Obi Nwosu is the CEO and co-founder of Coinfloor, the UK's longest-running Bitcoin exchange. He has over 20 years’ experience building online marketplaces and bringing virtual currencies to tens of millions of people. Obi writes The Road to Bitcoin Hegemony, a weekly recap of some of the most impactful developments in Bitcoin.
Welcome to The Road to Bitcoin Hegemony, a weekly analysis of some the most interesting developments in Bitcoin and why they matter in Bitcoin's journey towards monetary dominance.
Everyone knows that an Englishman’s home is his castle, and the same goes for any homeowner around the world. It’s their shelter from storms, both meteorological and economic.
For decades, if not centuries, owning a house has eclipsed cash and even gold as the safest investment you could make. Since 1980, the average price of a house has risen tenfold, proving housing to be an excellent store of wealth when compared to the UK’s fiat currency, which inflated by a factor of four over the same period. If you put your equity into bricks and mortar, you can climb the property ladder, have something to pass on to your children — and of course, have a place to lay your head at night.
The benefits of home ownership are legion. Property has proven a great store of wealth in the last few decades: buy-to-let can provide a steady income; it’s collateral for loans; and, of course, it’s a home and a castle that protects your family.
But the near-universal desire to own your own property stems, in large part, from the lack of any alternative means of storing value. But home ownership is no longer a realistic ambition for many. The younger generation have been priced out of the market and can only look longingly at their elders’ who store a bit more wealth with each monthly mortgage payment, while their own monthly rent goes in some lucky landlord’s pocket.

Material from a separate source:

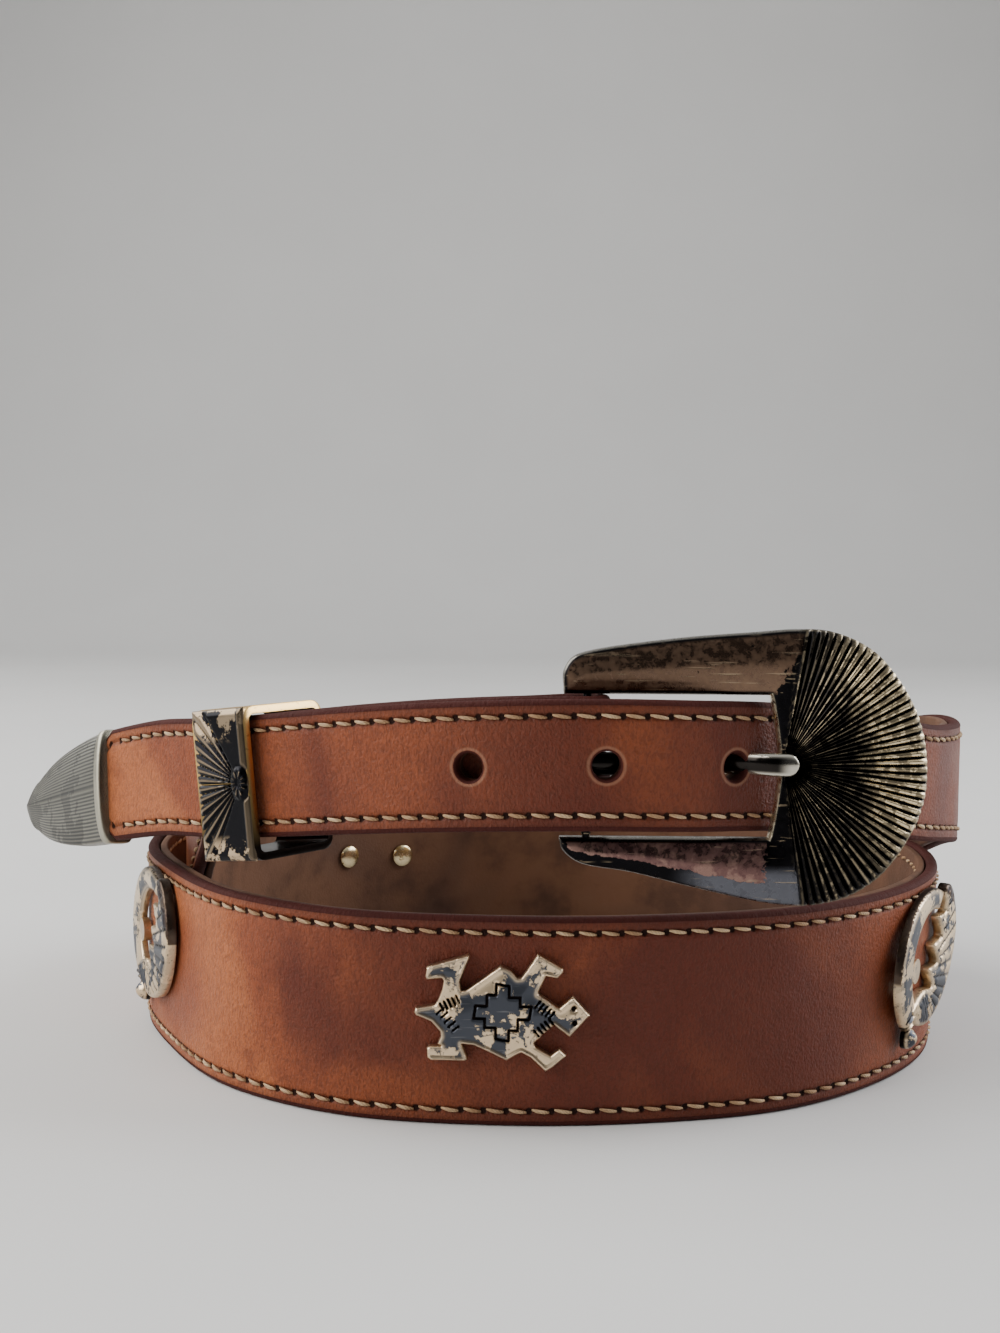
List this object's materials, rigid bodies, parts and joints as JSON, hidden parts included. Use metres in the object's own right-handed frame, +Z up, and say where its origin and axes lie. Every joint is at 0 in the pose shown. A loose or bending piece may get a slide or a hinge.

So what’s a wannabe investor to do if they can’t get a foot on the ladder, but want a store of wealth that will survive the coming economic hurricanes, while also retaining the other benefits that a physical property confers?
The answer, of course, is to turn away from the traditional economy and look to its digital competitor. The exemplar of this parallel economy, Bitcoin, is not only quarantined from economic and physical disasters that can affect house prices, but also provides just as many (and better) benefits as owning a property.
Just think: where real estate provides physical security, Bitcoin guards against financial and digital risks such as inflation, hacking, and identity theft. Where a house can generate money through letting, Bitcoin lending—including from new non-custodial lending services we are seeing entering the market—provides another way of putting your investment to work. And your investment works just the same as collateral for fiat or crypto borrowing.
Of course, you can’t make a home in a Bitcoin. But by investing, you gain things that a pile of bricks can never provide, from a pseudonymous address in cyberspace to its biggest advantage over a house — the easy ability to subdivide your investment almost without limit. (Look out for this: 2021 will be the Year of the Satoshi.)
As a store of wealth, Bitcoin is peerless—and ahead even of property. As Raoul Pal explains, Bitcoin is the world’s only pristine asset; it represents financial freedom in a way that a terraced house can never rival.
What’s most compelling about comparing Bitcoin and property is the former’s capacity for growth. The property market is about as developed as it can be; it is already at a global scale and future growth depends on the gradual growth in population housebuilding. But Bitcoin is just beginning, and though it has soared in value this year, it still has so far to go. For the foreseeable future, Bitcoin will continue to grow and to capture market share from the Usual Suspects—stocks, gold, and real estate. This colossal opportunity dwarfs the returns on property, even during a housing bubble.
The time is coming when digital real estate will be more important than physical real estate. It may not be long before we start saying that someone’s coin is their castle.
“Bitcoin is on the way out," and other bad career moves
Every Beatles fan knows the story of how they failed to get their first record deal. As they stood on the cusp of fame, the band’s manager Brian Epstein approached several labels, including Decca Records. The head of A&R at Decca, Dick Rowe, dismissed them with words that would go down in music history: “Guitar bands are on the way out, Mr. Epstein.”
In terms of bad career moves, it’s hard to beat Dick Rowe, the man who missed signing the Beatles. But there have been many other rock stars since then who went unappreciated before they found glory.
Bitcoin is one. We all remember the way Bitcoin was derided at the time of its birth, and how this mockery persisted through the first decade of its existence. And how, gradually, the sniping and predictions of its imminent demise faded away... before turning into a full-throated embrace of Bitcoin’s brilliance.
Where it was once fashionable to say that Bitcoin was on the way out, it’s now increasingly looking like a disastrous career move.
As financial institutions fall over themselves to join the Bitcoin revolution, everyone’s got an important decision to make. For most of us, it’s about our financial future. For others, it’s their reputation and career that’s at stake.
Don’t be a Dick Rowe: seize the moment before it slips away.